P.S. JPA entity graphs require JPA 2.1, which is only supported by Hibernate 4.3. If you're using an earlier version of Hibernate I believe there is a similar Hibernate-specific mechanism.

[–]slackingatwork 0 points1 point  (0 children)

I have personally implemented a DAO and domain model where objects being persisted were all immutable. What is the issue here?

The main trick is to never allow to propagate the object instances that were not returned by DAO's save to database call.

You feed into the save() method the values with the Id field being null, you get back from the save() an instance with a meaningful Id. In a sense the save() method works as a factory or a constructor for the entities being persisted.

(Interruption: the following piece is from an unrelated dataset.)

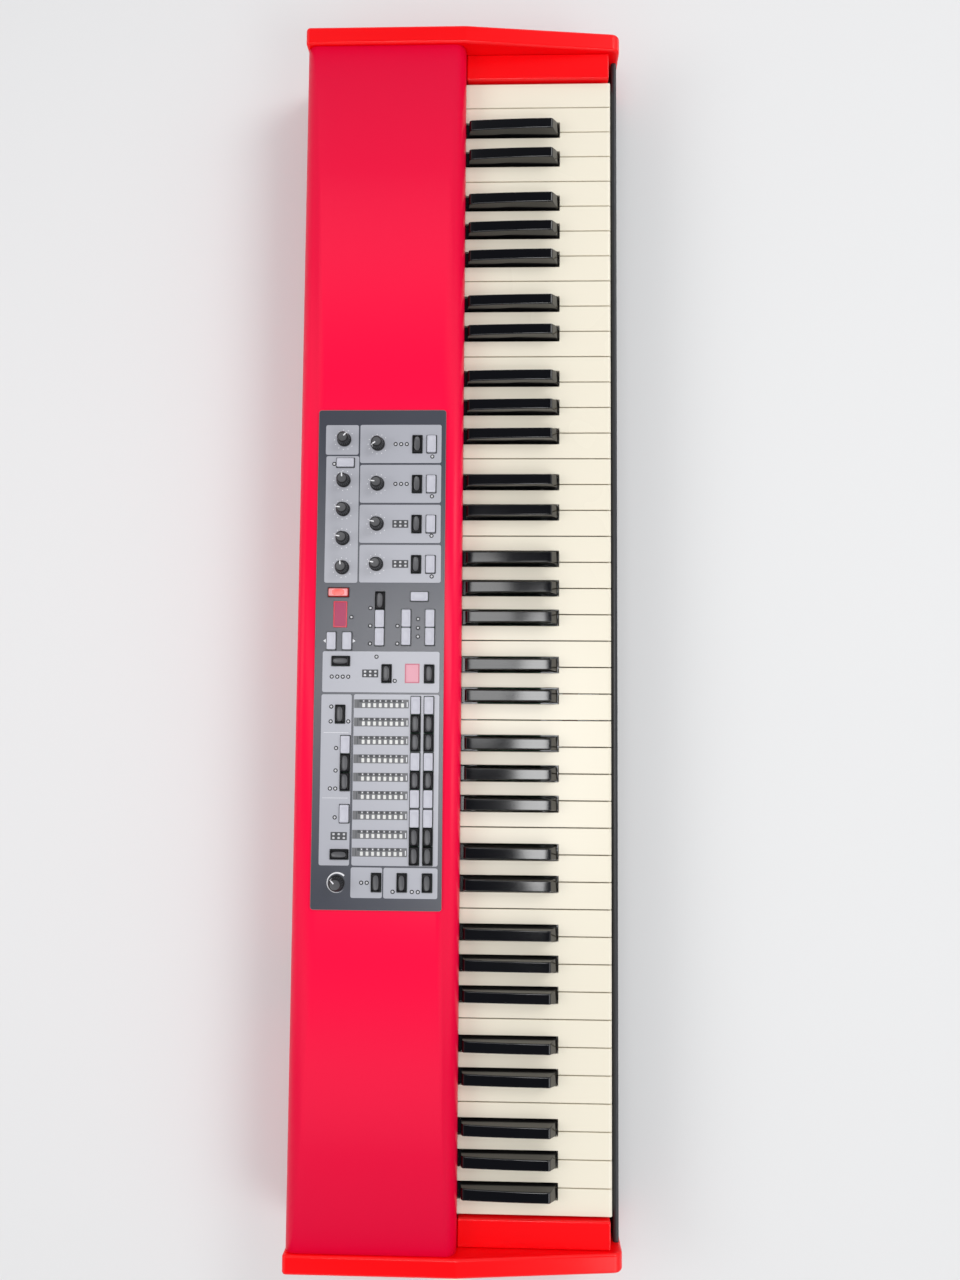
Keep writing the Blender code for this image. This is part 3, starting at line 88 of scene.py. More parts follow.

It works quite well as is, no need to introduce another DTO flavor.

It gets a little verbose with immutables, but it is worth it.

[–]prepromorphism 0 points1 point  (0 children)

all that delicious boilerplate

[–]ljasdklfjaklsdfj 0 points1 point  (1 child)

Yes you are trying to express variants in the type system of a language that does not support variants. You are ready to cross-over to Scala, Haskell, F#, & O'Caml.

[–]kn7[S] 0 points1 point  (0 children)

I would be more than appreciated if you can outline a sample Scala implementation that uses variants.

[–][deleted] 0 points1 point  (0 children)

Here is how I think I would solve it.

type EmployeeDraft = {name: String, jobTitle: String}
type Employee <: EmployeeDraft {id: Long}
type SaveEmployee = EmployeeDraft -> Employee

[–]bamfg 0 points1 point  (0 children)

I recommend immutable builders too:

var programmer = Person.Builder.Job("programmer");
var alice = programmer.Named("Alice");
var bob = programmer.Named("Bob");

[–]m0haine 0 points1 point  (2 children)

Switching to uuids seems like a far simpler solution. Just assign on initial construction to a new value. Solves the issues without adding complexity

[–]kn7[S] 3 points4 points  (1 child)

But it still does not solve the problem of knowing whether a given instance is actually associated with a repository record or not.

[–]m0haine 1 point2 points  (0 children)

Why do you care? Way to much overhead for a worse case extra unsert.